An Ab Initio Investigation of Energy Bandgap of Monolayer and Bilayer Graphene Nanoribbon Based on Different Basis Sets

We investigated the electronic structure of monolayer and bilayer graphene nanoribbon with armchair edges (AGNR_M and AGNR_B respectively) based on density functional theory using single-zeta (SZ) and double -zeta (polarized) (DZP) basis sets. We first optimize the atomic structure of an AGNR_B and found that DZP is better suited to account for the interlayer interaction. Next we calculate the energy band diagram of the AGNR_M and AGNR_B of different width, and study dependence of the band gap (E_g) on the widths.
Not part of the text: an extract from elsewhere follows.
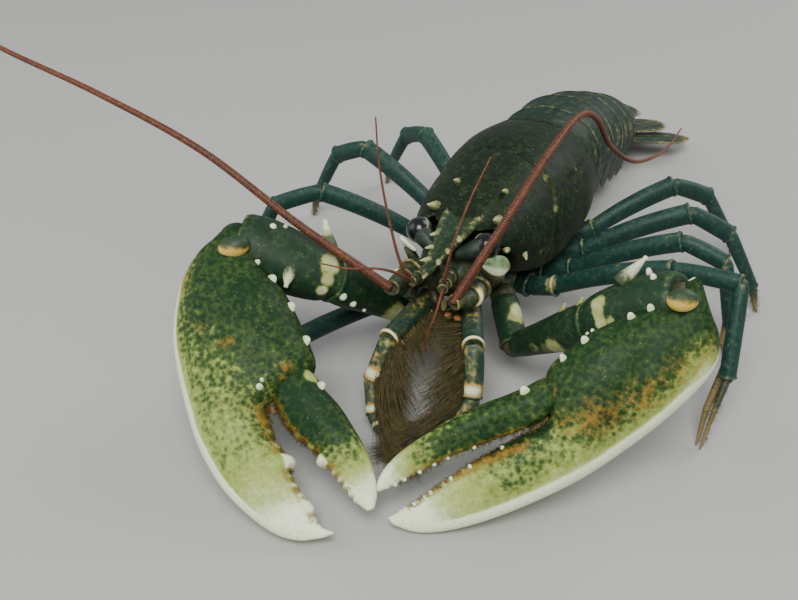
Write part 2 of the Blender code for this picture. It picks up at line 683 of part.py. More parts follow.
CUTTER = {
    "outer": [(-0.05, -0.01), (-0.02, 0.080), (-0.006, 0.130), (0.045, 0.184), (0.139, 0.211), (0.262, 0.223), (0.417, 0.223),
              (0.542, 0.213), (0.665, 0.190), (0.794, 0.155), (0.895, 0.114), (0.964, 0.068), (1.0, 0.018)],
    "inner": [(-0.05, 0.04), (-0.02, 0.042), (0.04, 0.036), (0.096, 0.049), (0.16, 0.064), (0.27, 0.085), (0.361, 0.083), (0.42, 0.068),
              (0.455, 0.030), (0.49, -0.034), (0.53, -0.045), (0.6, -0.037), (0.658, -0.030), (0.739, -0.017), (0.802, -0.009),
              (0.867, -0.004), (0.927, -0.001), (0.975, 0.004), (1.0, 0.008)],
    "thick": [(-0.05, 0.05), (-0.02, 0.065), (0.1, 0.088), (0.25, 0.098), (0.45, 0.086), (0.6, 0.062), (0.8, 0.045), (0.93, 0.028), (1.0, 0.008)],
    "finger_back": [(0.40, 0.045), (0.44, 0.062), (0.48, 0.069), (0.514, 0.076), (0.56, 0.088), (0.609, 0.102), (0.688, 0.119),
                    (0.782, 0.128), (0.871, 0.130), (0.93, 0.120), (0.965, 0.104), (0.98, 0.090)],
    "finger_bite": [(0.40, -0.010), (0.44, -0.020), (0.48, -0.026), (0.521, -0.026), (0.581, -0.010), (0.669, 0.016), (0.733, 0.034),
                    (0.799, 0.049), (0.869, 0.060), (0.92, 0.069), (0.965, 0.075), (0.98, 0.080)],
    "finger_thick": [(0.40, 0.04), (0.46, 0.058), (0.6, 0.055), (0.8, 0.042), (0.9, 0.030), (0.98, 0.008)],
}


def claw_of(side, shape, wrist, tip, facing):
    """The frame of a claw with the margins of its kind."""
    return Claw(side, wrist, tip, facing, shape["outer"], shape["inner"], None, shape["thick"])


def make_palm(claw, shape, bumps, teeth):
    """The palm with the fixed finger, its margin bumps, the knob of the wrist and the teeth."""
    first, last = shape["outer"][0][0], 1.0
    stations = [first + (last - first) * share for share in shares(21)]
    rings = []
    for along in stations:
        low, high = -smooth(shape["outer"], along), smooth(shape["inner"], along)
        thick = smooth(shape["thick"], along) * claw.length
        rings.append(claw.ring(along, low, max(high, low + 0.02), thick, 12))
    palm = loft(f"claw_palm_{claw.side}", rings, "claw_shell")
    pieces = []
    for along, size in bumps:
        across = smooth(shape["inner"], along)
        root = claw.place(along, across - 0.03, 0.004)
        tip = claw.place(along, across + 0.010, 0.006)
        pieces.append(cone("bump", root, tip, size * 1.25 * MM, size * 0.7 * MM, "claw_shell", 8))
    pieces += tooth_row(claw, shape["inner"], teeth, 1)
    return palm, pieces


def tooth_row(claw, margin, teeth, way):
    """Teeth that stand out of a biting edge: each is (share along, width, height) in millimetres."""
    row = []
    for along, wide, high in teeth:
        across = smooth(margin, along)
        root = claw.place(along, across) - claw.inward * way * 2.2 * MM
        tip = claw.place(along, across) + claw.inward * way * high * MM
        row.append(cone("tooth", root, tip, wide * MM, wide * 0.38 * MM, "claw_shell"))
    return row


def make_finger(claw, shape, teeth, bump_at):
    """The movable finger, with its teeth and the bump at its root."""
    first, last = shape["finger_back"][0][0], shape["finger_back"][-1][0]
    stations = [first + (last - first) * share for share in shares(12)]
    rings = []
    for along in stations:
        low, high = smooth(shape["finger_bite"], along), smooth(shape["finger_back"], along)
        thick = smooth(shape["finger_thick"], along) * claw.length
        rings.append(claw.ring(along, low, high, thick, 10))
    finger = loft(f"claw_finger_{claw.side}", rings, "claw_shell")
    pieces = tooth_row(claw, shape["finger_bite"], teeth, -1)
    across = smooth(shape["finger_back"], bump_at)
    root = claw.place(bump_at, across - 0.03, 0.003)
    tip = claw.place(bump_at, across + 0.010, 0.005)
    pieces.append(cone("bump", root, tip, 2.2 * MM, 1.2 * MM, "claw_shell", 8))
    return finger, pieces


def make_arm(side, joints, claw):
    """The three parts of an arm between the body and the claw: ischium, merus and carpus."""
    socket, base_end, elbow, wrist = joints
    along = (elbow - base_end).normalized()
    made = {}
    made["ischium"] = loft(
        f"claw_ischium_{side}",
        limb([socket, base_end], [(5.2 * MM, 5.0 * MM)], 1.0, 10),
        "leg_shell",
    )
    lift = Vector((0, 0, 1))
    merus_side = along.cross(lift).normalized()
    merus_up = merus_side.cross(along)
    merus_rings = []
    for share, wide, high in ((0.02, 4.6, 4.4), (0.2, 5.0, 5.2), (0.5, 6.2, 6.4), (0.8, 7.6, 7.8), (0.96, 7.4, 7.6)):
        centre = base_end.lerp(elbow, share)
        merus_rings.append(section(centre, merus_side, merus_up, wide * MM, high * MM, high * MM, 12))
    made["merus"] = loft(f"claw_merus_{side}", merus_rings, "leg_shell")
    reach = (wrist - elbow).normalized()
    carpus_side = reach.cross(claw.face).normalized()
    carpus_up = carpus_side.cross(reach)
    carpus_rings = []
    for share, wide, high in (
        (-0.06, 5.0, 4.8), (0.08, 8.2, 7.6), (0.3, 10.2, 9.6), (0.6, 11.8, 11.0), (0.85, 11.6, 11.4), (1.0, 8.6, 9.0)
    ):
        centre = elbow.lerp(wrist, share)
        carpus_rings.append(section(centre, carpus_side, carpus_up, wide * MM, high * MM, high * MM, 14))
    made["carpus"] = loft(f"claw_carpus_{side}", carpus_rings, "leg_shell")
    return made


def spine_on(place, direction, length, radius, finish="leg_shell"):
    """A blunt spine standing out of a limb, its root sunk well into it."""
    aim = direction.normalized()
    return cone("spine", place - aim * 2.5 * MM, place + aim * length * MM, radius * MM, 0.35 * radius * MM, finish)


def make_arms():
    """Both great claws with their arms."""
    crusher = claw_of("right", CRUSHER, at(-69, -37, 58), at(4, -101, 5.2), Vector((0.10, -0.50, 0.86)))
    cutter = claw_of("left", CUTTER, at(86, -10, 62), at(17, -87, 4.2), Vector((0.355, -0.748, 0.561)))
    right_joints = [at(-12, 18, 26), at(-18.5, 1.5, 19), at(-36, -26, 45.5), at(-68, -35, 58)]
    left_joints = [at(14, 18, 26), at(25, 2.5, 16.5), at(56.3, -8.5, 43), at(85, -10, 61)]
    made = []
    plans = (
        (crusher, CRUSHER, right_joints,
         [(0.112, 1.6), (0.19, 1.6), (0.305, 1.7), (0.428, 1.6)],
         [(0.65, 1.6, 0.8), (0.70, 2.2, 1.2), (0.752, 3.0, 2.2), (0.80, 1.6, 0.9), (0.85, 1.7, 1.1), (0.90, 2.3, 1.5), (0.94, 1.3, 0.9)],
         [(0.69, 1.6, 0.8), (0.74, 1.9, 1.2), (0.797, 2.6, 2.3), (0.85, 1.6, 1.0), (0.89, 1.5, 1.0), (0.93, 1.2, 0.8)],
         0.585, (0.070, 0.010)),
        (cutter, CUTTER, left_joints,
         [(0.103, 1.4), (0.159, 1.4), (0.295, 1.5), (0.37, 1.3)],
         [(0.56 + 0.035 * k, 0.95, 0.9 + 0.5 * (k % 3 == 1)) for k in range(12)],
         [(0.555 + 0.034 * k, 0.9, 0.8 + 0.5 * (k % 3 == 0)) for k in range(12)],
         0.505, (0.036, 0.018)),
    )
    for claw, shape, joints, bumps, palm_teeth, finger_teeth, bump_at, knob_at in plans:
        arm = make_arm(claw.side, joints, claw)
        palm, palm_pieces = make_palm(claw, shape, bumps, palm_teeth)
        finger, finger_pieces = make_finger(claw, shape, finger_teeth, bump_at)
        _, _, elbow, wrist = joints
        reach = (wrist - elbow).normalized()
        inner = (claw.inward - reach * claw.inward.dot(reach)).normalized()
        spines = []
        for share, lean, length, radius, out in (
            (0.30, 0.9, 4.4, 2.2, 9.0), (0.62, 0.75, 4.6, 2.3, 10.6), (0.80, 0.45, 3.0, 2.0, 10.6), (0.55, -0.1, 3.4, 1.8, 10.4)
        ):
            aim = (inner * lean + claw.face * (1 - abs(lean)) + reach * 0.25).normalized()
            spines.append(spine_on(elbow.lerp(wrist, share) + aim * (out - 0.8) * MM, aim, length, radius))
        fuse(arm["carpus"], spines)
        # The knob of the wrist is wider than it is long
        knob = [
            ball("knob", claw.place(knob_at[0], knob_at[1] + lean, 0.085 * claw.length), 3.8 * MM, "claw_shell", 10, 6)
            for lean in (-0.018, 0.018)
        ]
        fuse(palm, [*palm_pieces, *knob])
        fuse(finger, finger_pieces)
        cut_clear(arm["merus"], arm["ischium"])
        cut_clear(arm["carpus"], arm["merus"])
        cut_clear(palm, arm["carpus"])
        cut_clear(finger, palm)
        set_down(palm)
        set_down(finger)
        made.append((arm, palm, finger))
    return made


def centre_on_floor():
    """Moves every part, so that the middle of the animal's footprint is the origin."""
    places = [vert.co for obj in lobster.objects for vert in obj.data.vertices]
    middle_x = (min(place.x for place in places) + max(place.x for place in places)) / 2
    middle_y = (min(place.y for place in places) + max(place.y for place in places)) / 2
    for obj in lobster.objects:
        obj.data.transform(Matrix.Translation((-middle_x, -middle_y, 0)))


def main():
    carapace = make_carapace()
    head = make_head()
    thorax = make_thorax()
    face = make_face()
    for part in face.values():
        cut_clear(carapace, part["eye"])
    cut_clear(head, carapace, face["left"]["eye"], face["right"]["eye"])
    cut_clear(thorax, carapace, head)
    for part in face.values():
        cut_clear(part["antennule"], head)
        cut_clear(part["base"], head)
        cut_clear(part["antenna"][0], part["base"])
        cut_clear(part["scale"], part["base"], part["eye"], head, carapace)
        cut_clear(part["maxilliped"], head, thorax)
    abdomen, tail_root = make_abdomen()
    cut_clear(abdomen[0], carapace, thorax)
    make_tail_fan(tail_root, abdomen[-1])
    arms = make_arms()
    for arm, part in zip(arms, (face["right"], face["left"])):
        cut_clear(arm[0]["ischium"], thorax, carapace, head, part["maxilliped"])
    for part in face.values():
        for near, far in zip(part["antenna"], part["antenna"][1:]):
            cut_clear(far, near)
    for (number, side), joints in LEGS.items():
        pincer = number < 3
        upper, _ = make_leg(number, side, joints, PINCER_GIRTHS if pincer else LEG_GIRTHS, pincer)
        cut_clear(upper, thorax, carapace)
    centre_on_floor()


bpy.context.view_layer.update()
for old in list(bpy.data.objects):
    bpy.data.objects.remove(old)
lobster = bpy.data.collections.new("lobster")
cutters = bpy.data.collections.new("cutters")
bpy.context.scene.collection.children.link(lobster)
bpy.context.scene.collection.children.link(cutters)
main()
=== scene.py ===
"""A European lobster at life size, standing on its walking legs with both claws held in front of it.

Each piece of shell is a surface worked out with numpy and laid over its solid. Places are millimetres
from the point of the floor between the eyes: the head faces -Y, and the animal's left side is +X."""

import math

import bpy
import numpy as np
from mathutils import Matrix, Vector


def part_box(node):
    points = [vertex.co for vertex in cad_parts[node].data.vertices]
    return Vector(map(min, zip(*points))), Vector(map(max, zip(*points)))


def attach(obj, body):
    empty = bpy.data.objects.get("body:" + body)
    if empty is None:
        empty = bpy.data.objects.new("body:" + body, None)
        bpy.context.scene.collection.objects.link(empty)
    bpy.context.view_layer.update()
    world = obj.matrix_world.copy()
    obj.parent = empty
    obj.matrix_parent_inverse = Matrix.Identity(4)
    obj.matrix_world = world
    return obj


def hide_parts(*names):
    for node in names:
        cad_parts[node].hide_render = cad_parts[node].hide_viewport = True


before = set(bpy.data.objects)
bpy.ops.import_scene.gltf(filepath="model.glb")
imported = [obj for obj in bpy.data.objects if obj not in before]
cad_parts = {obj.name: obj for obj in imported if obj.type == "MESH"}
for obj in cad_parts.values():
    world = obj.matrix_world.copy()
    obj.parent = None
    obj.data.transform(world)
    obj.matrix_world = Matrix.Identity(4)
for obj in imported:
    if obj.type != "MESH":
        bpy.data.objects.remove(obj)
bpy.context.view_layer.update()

# The carapace ends 93 mm behind the eyes and is centred between them, which gives the point of the
# floor that every other place is measured from.
mm = 0.001
shield_end = 93
shield_low, shield_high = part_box("carapace")
floor_point = np.array([(shield_low.x + shield_high.x) / 2, shield_high.y - shield_end * mm, 0.0])

# Floor, light and camera
# A pale studio floor under a large soft light from above and a weaker one from the front. The camera
# looks down on the head from the animal's left front, as the photographer did.


def add_object(name, data):
    """A new object in the scene."""
    made = bpy.data.objects.new(name, data)
    bpy.context.scene.collection.objects.link(made)
    return made


def new_paint(name):
    """A new material, its node tree and its shader's inputs."""
    paint = bpy.data.materials.new(name)
    paint.use_nodes = True
    return paint, paint.node_tree, paint.node_tree.nodes["Principled BSDF"].inputs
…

Like AGNR_M, AGNR_B also shows three different groups in terms of energy bandgap vs. width. In general, AGNR_B is found to have a lower E_g than AGNR_M. Especially for N=3p+2 family, while it is semiconducting for AGNR_M, the E_g of AGNR_B is very small and can be considered as metallic at room temperature. Furthermore, we investigate the relationship between E_g and the interlayer distance (D) of AGNR_B. From our calculation, E_g is found to be strongly influenced by D and E_g increases as D increases. Finally, comparing solely on E_g, we can see that both SZ and DZP calculations provide information on the three trends of the AGNR_M and AGNR_B, with small differences in the absolute values and hence it may be possible to use SZ for rapid preliminary investigation of the electronic properties of AGNR systems.